The psychologist she interviewed (and never corrected or rebutted), a Dr. Camille Garcia, fared even worse, with many questioning her credentials, and “quack” transformed to an adjective to describe her.

So how did these two answer the fatal question, exactly, to merit this treatment? Horribly, to tell you my opinion.  First, the good doctor starts her ill-considered diatribe by advising parents to ‘arrest the situation’. She says, do not encourage the child, but rather, a parent must talk to the child, and “explain that he is a boy and therefore, as boys, they grow up as men and their partners are women.”

Now talking probably sounds, on the surface, a reasonable thing to do, but the doctor did just feed the parent with the concept that the first thing he or she must do is to stress gender roles and point the boy towards one desired destination - he must land in the arms of a woman.  But she doesn't stop there.
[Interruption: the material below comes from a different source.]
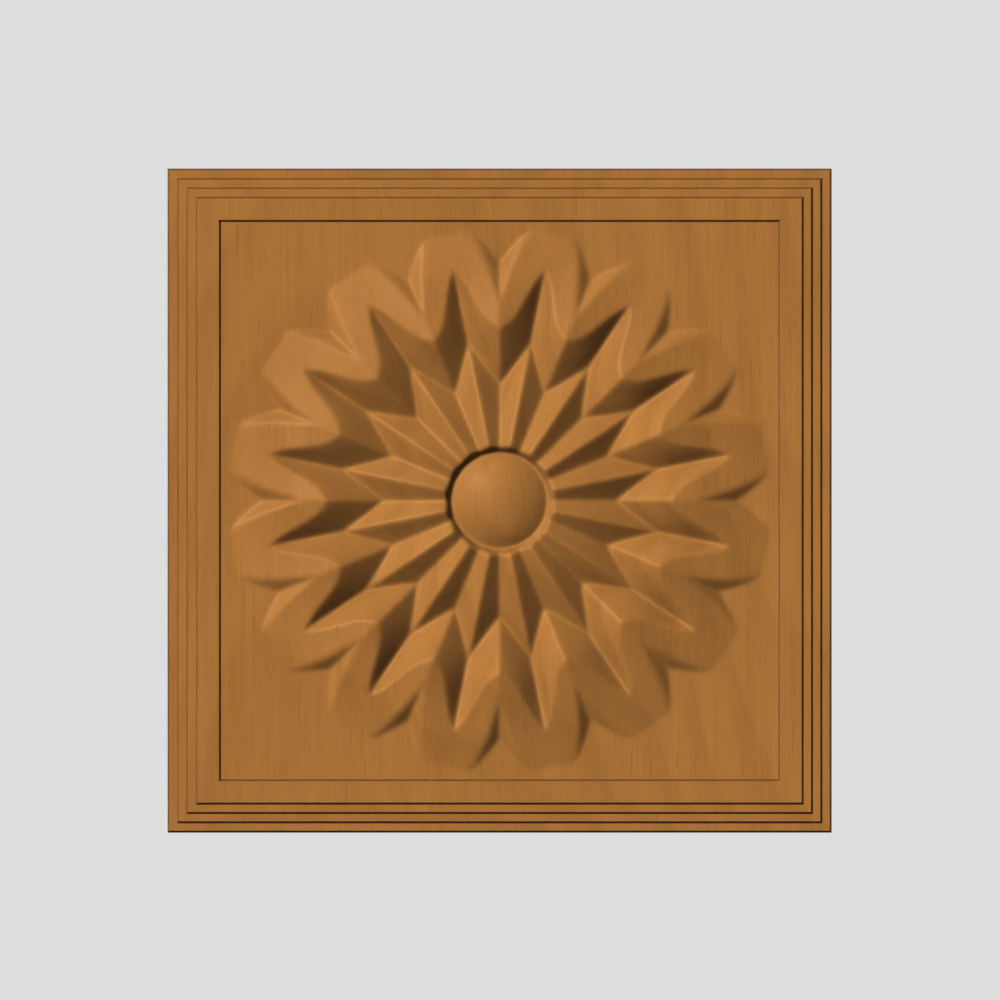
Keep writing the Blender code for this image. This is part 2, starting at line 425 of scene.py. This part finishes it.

She continues with the advice to emphasize to the child “Remember you can have effeminate ways, but you never desire men.” Did she just say never?  As in ever?

To parents who may have different parenting styles, this is the pronouncement of Dr. Garcia:  “True gayness comes out at pubertal stage. (It is when the child desires or has a crush on the same sex.) What is wrong with some parents is encouraging the behavior.” 

Er, exactly what is wrong with encouraging gay behavior?  Isn't that a judgment that if child ends up gay because a parent encouraged it, it is a failure on the parent's part? The bigoted viewpoint is fully exposed when Ms. Babao asks the doctor If being gay is just a Iifestyle choice, or whether it is genetically determined.  The doctor sallies forth and has this drivel to offer:

“The genetic predisposition is there but if from the start it is corrected, maiaayos. (It can be fixed.)  Remember, genetic predisposition. Hindi minana, na at the start bakla siya. (Not inherited, that from the start he was gay”.)

The funniest reaction to this choice theory was a woman who dared the good doctor to choose to have a full on lesbian relationship just for 24 hours, with physical aspects and all, just to prove the inanity of it.  But really, that wasn't said in fun.  It was said in outrage, at the sheer effrontery of the doctor who was espousing the theory there was something wrong in the gay child that needed to be corrected.  For after all, the profession that Dr. Garcia said she belonged to had already made the conclusion, eons ago, that homosexuality is not a disease.  And yet here she was, urging parents to correct it.  To fix it.  To arrest the genetic predisposition.

In short order, the Psychological Association of the Philippines issued a statement, saying that 'the PAP recognizes that there is no inherent illness or pathology behind same-gender sexual orientations. In fact, it has been 40 years since homosexuality was taken out in the Diagnostic and Statistical Manual for Mental Disorders.'. It also labeled Dr. Garcia as misinformed, and directed readers to their website for a list of certified psychologists.

Ms. Babao likewise apologized after the backlash, and that should have been that, except she was reported to have tweeted after this that all of us only want what is best for our children.  Which means, if you think about it, that she thinks and espouses the view that gayhood isn't what is best for them.

There's lots of work to do in sensitizing Ms. Babao.  But the ginormous amount of online comments should be enough to guide her, if she only cared (or dared) to read them.  Dr. Liane Pena Alampay has a much more considered article on this same topic atInteraksyon.com, a column that was a direct response to Ms. Babao's piece.       It might be a good start for her.  And that misinformed source.